WHAT THIS TASK INVOLVES: Restate, word for word, every line of the data.

DATASET EXCERPT:
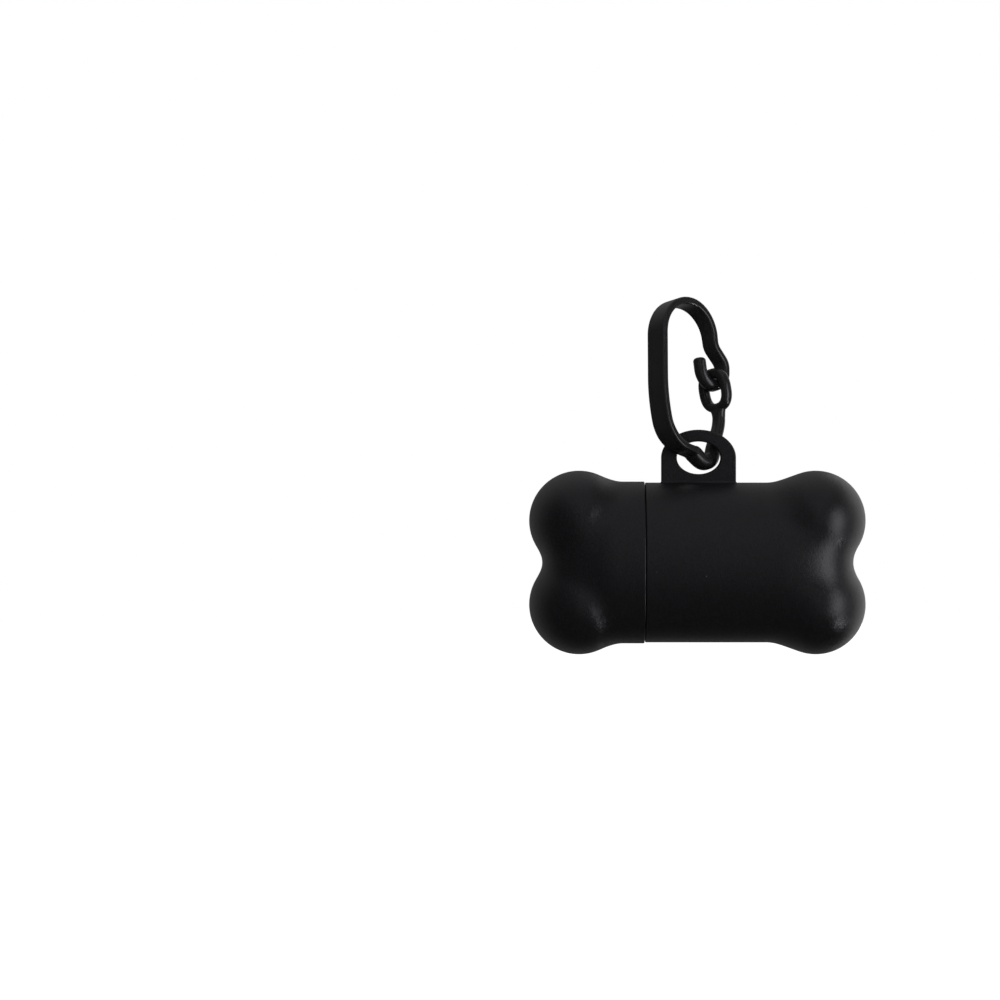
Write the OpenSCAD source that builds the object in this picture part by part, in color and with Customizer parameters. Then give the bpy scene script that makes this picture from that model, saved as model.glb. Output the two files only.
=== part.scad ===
// Bone-shaped pocket dispenser for rolls of pet waste bags, hanging from its
// hook-and-ring strap clip. Millimetres, +Z up, X along the bone. The origin
// is the leash eye: the crown of the clip's top arch, on its inner face.

/* [Bone] */
// Length of the bone, tip to tip
bone_len = 85; // [84:0.5:90]
// Radius of the case's round middle
case_r = 20.2; // [20.1:0.1:20.6]
// How far the cap stands proud of the case
cap_proud = 0.25; // [0.1:0.05:0.4]
// Place of the seam between cap and case, from the middle
seam_x = -13.2; // [-15:0.1:-12]
// Radius of each lobe as seen from the front
lobe_r = 12.6; // [12:0.1:13]
// Half the depth of each lobe, front to back
lobe_depth = 18.8; // [18.4:0.1:20]
// Height of the lobe centres above and below the axis
lobe_z = 10.6; // [10:0.1:11]
// Softness of the valley between the two lobes of an end, at its tip
valley_blend = 5.9; // [4:0.1:7]
// How much softer the valley grows towards the front and back faces
valley_flat = 9; // [0:0.5:10]
// Softness of the waist where the lobes meet the case's middle
case_waist = 3.2; // [2.5:0.1:4]
// Softness of the waist where the lobes meet the cap's middle
cap_waist = 2.2; // [1.8:0.1:3]

/* [Cap fit] */
// Length of the neck that the cap slides over
neck_len = 9; // [7:0.5:10]
// Outer radius of the neck
neck_r = 18.95; // [18.8:0.05:19]
// Gap all round between the neck and the cap
neck_gap = 0.15; // [0.1:0.01:0.15]
// Height of the snap bead on the neck
bead_h = 0.09; // [0.05:0.01:0.1]

/* [Bag bay] */
// Radius of the bay that holds the roll
bay_r = 17.7; // [17.2:0.1:17.7]
// Radius of the bay where its ends draw in
bay_end_r = 16; // [15.9:0.1:16.2]
// Width of the slot in the back that the bags are pulled through
slot_h = 5; // [4.5:0.5:6]
// Length of the slot
slot_len = 24; // [20:1:26]
// Place of the slot's middle along the bone
slot_x = 3.5; // [3:0.5:5]

/* [Tab] */
// Width of the hanging tab
tab_w = 18.9; // [18:0.1:20]
// Thickness of the tab
tab_t = 3; // [2.6:0.1:3.2]
// Width of the oval hole
hole_w = 11; // [10.8:0.1:11.4]
// Height of the oval hole
hole_h = 8.2; // [8:0.1:8.6]

/* [Clip] */
// Thickness of the strap
strap_t = 1.7; // [1.6:0.1:1.9]
// Width of the strap along the spine
strap_w = 5.7; // [5.4:0.1:6]
// Diameter of the rod that the hook is bent from
hook_d = 3; // [2.8:0.1:3.1]
// Turn of the clip away from the face of the bone, seen from above
clip_turn = 45; // [40:1:48]
// Lean of the clip towards the back
clip_lean = 18; // [12:1:22]

/* [Refill roll] */
// Diameter of a full roll of bags
roll_d = 30; // [26:1:30]
// Length of the roll
roll_len = 57; // [54:1:57]
// Outer diameter of the card core
core_d = 16; // [15:0.5:18]
// Wall of the card core
core_wall = 1; // [0.8:0.1:1.5]

/* [Hidden] */
$fn = 96;
eps = 0.01;

// Bone: places worked out from the sizes above
lobe_x = bone_len / 2 - lobe_r;
barrel_tip = bone_len / 2 - 5;
barrel_round = 17;
cap_r = case_r + cap_proud;
fan_x = 24;
rays = 64;
bay_tip = 31.5;
bay_corner = 30;
bay_taper = 20;

// Tab: centre of its rounded head and of its hole
tab_x = 0.3;
tab_z = 26.45;
tab_rise = 7.1;
tab_root = 0.9;

// Clip: a flat drawing of its two halves in the plane of the loop, from the
// split half way up the spine. Each step is [length, turn to the left].
spine_at = [-14.2, 51];
function arc(r, turn) = [r * abs(turn) * PI / 180, turn];
hook_route = [
    [6.5, 0], arc(10.7, -90), arc(8.5, -81), [1.3, 0], arc(3.5, 39),
    [2.8, 0], arc(3.2, -48), [1, 0], arc(4, -170), [1.2, 0]
];
ring_route = [
    [4.6, 0], arc(45, 14.5), arc(8.2, 72), [3.1, 0], arc(1.5, -26), [2.2, 0],
    arc(3.4, 110), [1.6, 0], arc(6, -10), [4.5, 0], arc(10.2, 33.5)
];
// Section along each half: [distance, width, thickness, squareness]
hook_section = [
    [0, strap_w, strap_t, 4], [8, strap_w, strap_t, 4], [24, 5, strap_t, 4],
    [36, 4.1, strap_t, 4], [44, 3.9, 1.9, 4], [50, 3.8, 2.5, 3],
    [54, hook_d, hook_d, 2], [80, hook_d, hook_d, 2]
];
ring_section = [
    [0, strap_w, strap_t, 4], [20, strap_w, strap_t, 4], [27, 5, 1.8, 4],
    [29, 4.7, 2.2, 3.5], [30.4, 4.3, 3.5, 2.5], [33, 3.8, 3.6, 2.3],
    [35, 3.4, 3.4, 2.2], [39, 3.3, 3, 2.5], [42, 3.3, 2.6, 3], [60, 3.2, 2.4, 3]
];
station_gap = 1;
seat_at = [1.2, 27.5];
seat_x = 0.85;
seat_y = -0.5;
seat_z = 25.9;
crown_at = [-3.5, 68.2 - strap_t / 2];

// Ring: centre in the loop's plane, tilt of its long side, outline and bar
ring_at = [6.75, 47.3];
ring_tilt = 104;
ring_w = 9.7;
ring_h = 11.1;
ring_bar = 1.8;
ring_deep = 2.8;

// Roll: it lies on the drawn-in ends of the bay
roll_drop = bay_end_r - roll_d / 2 - 0.02;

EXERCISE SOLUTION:
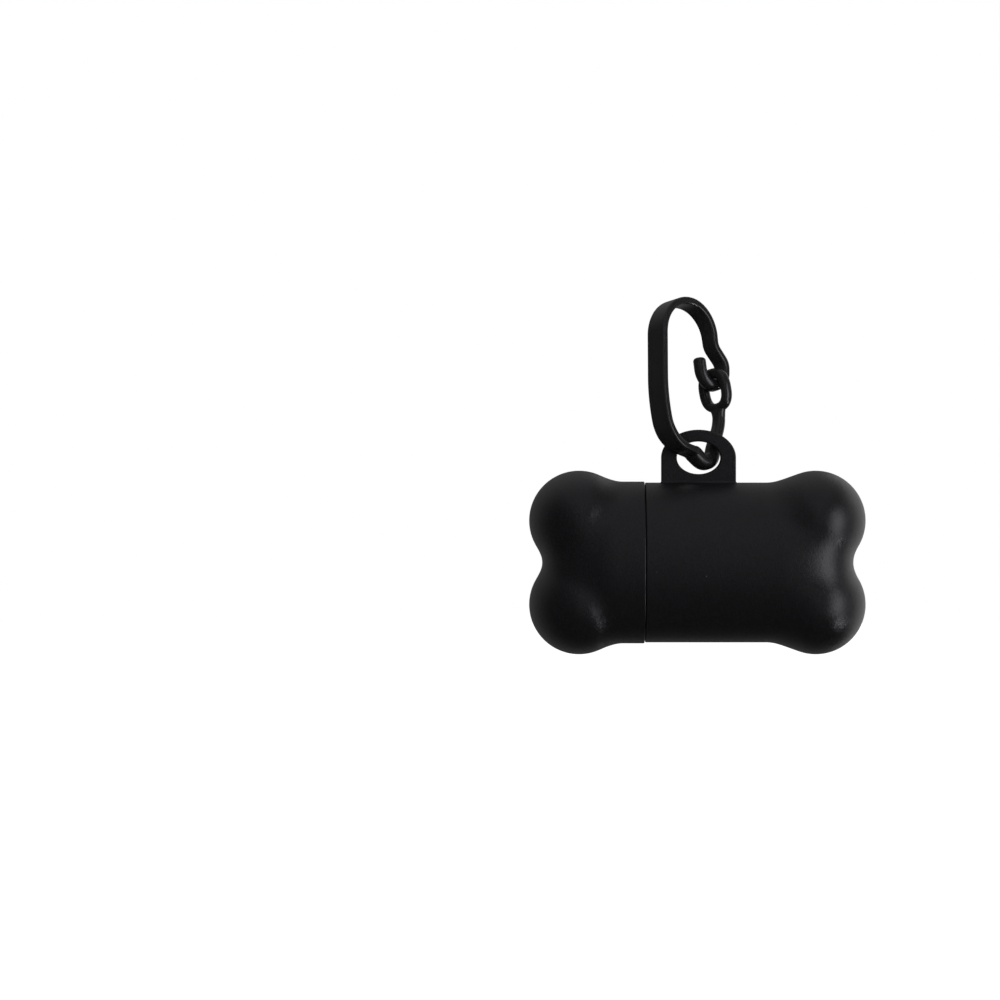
Write the OpenSCAD source that builds the object in this picture part by part, in color and with Customizer parameters. Then give the bpy scene script that makes this picture from that model, saved as model.glb. Output the two files only.
=== part.scad ===
// Bone-shaped pocket dispenser for rolls of pet waste bags, hanging from its
// hook-and-ring strap clip. Millimetres, +Z up, X along the bone. The origin
// is the leash eye: the crown of the clip's top arch, on its inner face.

/* [Bone] */
// Length of the bone, tip to tip
bone_len = 85; // [84:0.5:90]
// Radius of the case's round middle
case_r = 20.2; // [20.1:0.1:20.6]
// How far the cap stands proud of the case
cap_proud = 0.25; // [0.1:0.05:0.4]
// Place of the seam between cap and case, from the middle
seam_x = -13.2; // [-15:0.1:-12]
// Radius of each lobe as seen from the front
lobe_r = 12.6; // [12:0.1:13]
// Half the depth of each lobe, front to back
lobe_depth = 18.8; // [18.4:0.1:20]
// Height of the lobe centres above and below the axis
lobe_z = 10.6; // [10:0.1:11]
// Softness of the valley between the two lobes of an end, at its tip
valley_blend = 5.9; // [4:0.1:7]
// How much softer the valley grows towards the front and back faces
valley_flat = 9; // [0:0.5:10]
// Softness of the waist where the lobes meet the case's middle
case_waist = 3.2; // [2.5:0.1:4]
// Softness of the waist where the lobes meet the cap's middle
cap_waist = 2.2; // [1.8:0.1:3]

/* [Cap fit] */
// Length of the neck that the cap slides over
neck_len = 9; // [7:0.5:10]
// Outer radius of the neck
neck_r = 18.95; // [18.8:0.05:19]
// Gap all round between the neck and the cap
neck_gap = 0.15; // [0.1:0.01:0.15]
// Height of the snap bead on the neck
bead_h = 0.09; // [0.05:0.01:0.1]

/* [Bag bay] */
// Radius of the bay that holds the roll
bay_r = 17.7; // [17.2:0.1:17.7]
// Radius of the bay where its ends draw in
bay_end_r = 16; // [15.9:0.1:16.2]
// Width of the slot in the back that the bags are pulled through
slot_h = 5; // [4.5:0.5:6]
// Length of the slot
slot_len = 24; // [20:1:26]
// Place of the slot's middle along the bone
slot_x = 3.5; // [3:0.5:5]

/* [Tab] */
// Width of the hanging tab
tab_w = 18.9; // [18:0.1:20]
// Thickness of the tab
tab_t = 3; // [2.6:0.1:3.2]
// Width of the oval hole
hole_w = 11; // [10.8:0.1:11.4]
// Height of the oval hole
hole_h = 8.2; // [8:0.1:8.6]

/* [Clip] */
// Thickness of the strap
strap_t = 1.7; // [1.6:0.1:1.9]
// Width of the strap along the spine
strap_w = 5.7; // [5.4:0.1:6]
// Diameter of the rod that the hook is bent from
hook_d = 3; // [2.8:0.1:3.1]
// Turn of the clip away from the face of the bone, seen from above
clip_turn = 45; // [40:1:48]
// Lean of the clip towards the back
clip_lean = 18; // [12:1:22]

/* [Refill roll] */
// Diameter of a full roll of bags
roll_d = 30; // [26:1:30]
// Length of the roll
roll_len = 57; // [54:1:57]
// Outer diameter of the card core
core_d = 16; // [15:0.5:18]
// Wall of the card core
core_wall = 1; // [0.8:0.1:1.5]

/* [Hidden] */
$fn = 96;
eps = 0.01;

// Bone: places worked out from the sizes above
lobe_x = bone_len / 2 - lobe_r;
barrel_tip = bone_len / 2 - 5;
barrel_round = 17;
cap_r = case_r + cap_proud;
fan_x = 24;
rays = 64;
bay_tip = 31.5;
bay_corner = 30;
bay_taper = 20;

// Tab: centre of its rounded head and of its hole
tab_x = 0.3;
tab_z = 26.45;
tab_rise = 7.1;
tab_root = 0.9;

// Clip: a flat drawing of its two halves in the plane of the loop, from the
// split half way up the spine. Each step is [length, turn to the left].
spine_at = [-14.2, 51];
function arc(r, turn) = [r * abs(turn) * PI / 180, turn];
hook_route = [
    [6.5, 0], arc(10.7, -90), arc(8.5, -81), [1.3, 0], arc(3.5, 39),
    [2.8, 0], arc(3.2, -48), [1, 0], arc(4, -170), [1.2, 0]
];
ring_route = [
    [4.6, 0], arc(45, 14.5), arc(8.2, 72), [3.1, 0], arc(1.5, -26), [2.2, 0],
    arc(3.4, 110), [1.6, 0], arc(6, -10), [4.5, 0], arc(10.2, 33.5)
];
// Section along each half: [distance, width, thickness, squareness]
hook_section = [
    [0, strap_w, strap_t, 4], [8, strap_w, strap_t, 4], [24, 5, strap_t, 4],
    [36, 4.1, strap_t, 4], [44, 3.9, 1.9, 4], [50, 3.8, 2.5, 3],
    [54, hook_d, hook_d, 2], [80, hook_d, hook_d, 2]
];
ring_section = [
    [0, strap_w, strap_t, 4], [20, strap_w, strap_t, 4], [27, 5, 1.8, 4],
    [29, 4.7, 2.2, 3.5], [30.4, 4.3, 3.5, 2.5], [33, 3.8, 3.6, 2.3],
    [35, 3.4, 3.4, 2.2], [39, 3.3, 3, 2.5], [42, 3.3, 2.6, 3], [60, 3.2, 2.4, 3]
];
station_gap = 1;
seat_at = [1.2, 27.5];
seat_x = 0.85;
seat_y = -0.5;
seat_z = 25.9;
crown_at = [-3.5, 68.2 - strap_t / 2];

// Ring: centre in the loop's plane, tilt of its long side, outline and bar
ring_at = [6.75, 47.3];
ring_tilt = 104;
ring_w = 9.7;
ring_h = 11.1;
ring_bar = 1.8;
ring_deep = 2.8;

// Roll: it lies on the drawn-in ends of the bay
roll_drop = bay_end_r - roll_d / 2 - 0.02;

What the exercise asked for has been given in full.